> I wish that if a drive fail, the btrfs filesystem still mounts rw and leave the OS running, but warns the user of a failing disk and easily allow the addition of a new drive to reintroduce redundancy.
This might make sense for you, but is insane as a default policy. Manual intervention should be required before the FS will accept writes with less than the configured degree of redundancy. Silently mounting and hoping the user notices something in their logs is too dangerous.
> I created a raid1 btrfs filesystem by converting an existing single btrfs instance into a degraded raid1, then added the other drive
This seems backwards. Why not add the second drive, then convert to RAID1?
-
Note that the patch to work around the refusal to mount is extremely simple, and that the patch is quite safe if used properly. But it's not really an acceptable solution for upstreaming, because it will lead to bigger problems if used in more complicated situations. There are several potential solutions that would be safe and widely deployable, but all involve changing far more than two lines of code.
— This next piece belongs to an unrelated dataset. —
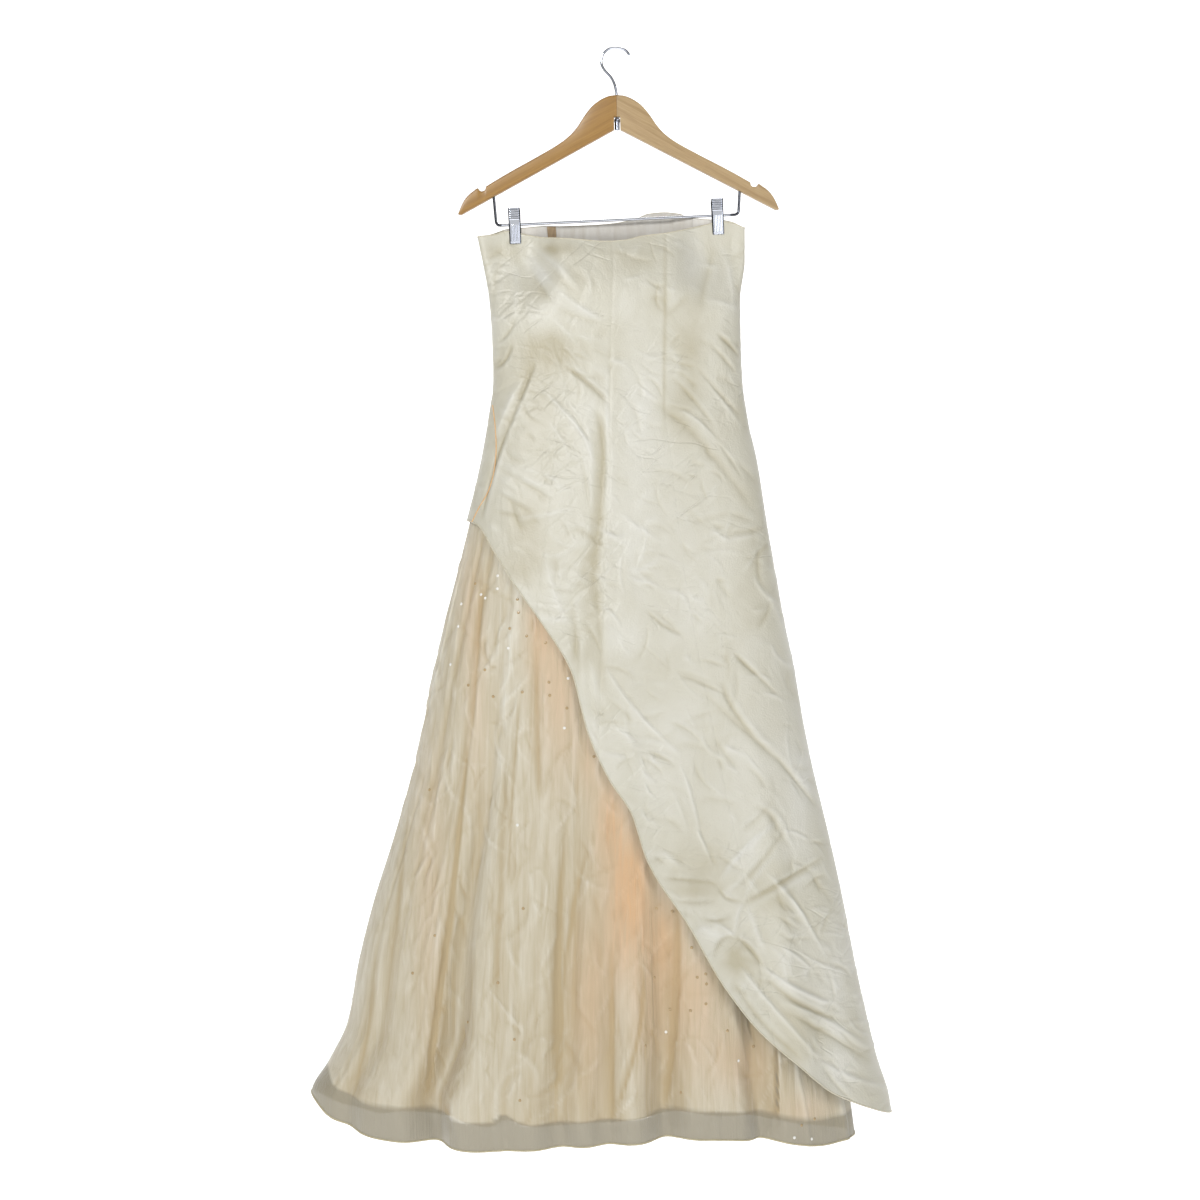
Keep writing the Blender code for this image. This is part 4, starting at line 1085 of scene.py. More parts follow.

In a large cluster, you'd probably plan on replacing every drive that failed rather than reconfigure to use less redundancy. So in that case, you'd probably want the hot spare feature to be stabilized and upstreamed. Then the FS could automatically copy over (or reconstruct from parity) data for a missing disk, without modifying data on the surviving disks.
In environments with a smaller budget that want to get the system back up and running before a replacement drive is available, it could be valuable to be able to pre-specify that the system should rebalance with less redundancy when a drive goes missing. I'm not aware of any work to implement this kind of feature. No enterprise customer would want or use this feature, and even a home user on a shoestring budget wouldn't necessarily want this rebalancing to happen automatically. (What if the drive was only temporarily missing, such as from a failed or loose SATA cable? You wouldn't want to do a ton of re-writing of data only to have to reverse it on the next boot.)
A hot spare is expensive. I want pure redundancy. That is making a one drive failure into a still perfectly operational server/node/box.
That's what RAID1 usually means.
And sure, you can't survive the next without replacing the failed drive and resyncing.
But the remount read only thing is something different. It's a useful failure mode, but doesn't help with operational simplicity.
(If the SATA cable is loose, the it'll cause intermittent failures, you'll see it in the log, and there will be a lot of resync events. And probably degraded performance, a lot of ATA (or SCSI errors in case of SAS), and other bus/command errors that go away on retry. And with SMART it's possible to at least guess that it's not the drive. It'd be great to have an error notification interface from the kernel and a tool could try to dig into the relevant subsystem's perf and health data to try to guess what's the faulty component exactly.)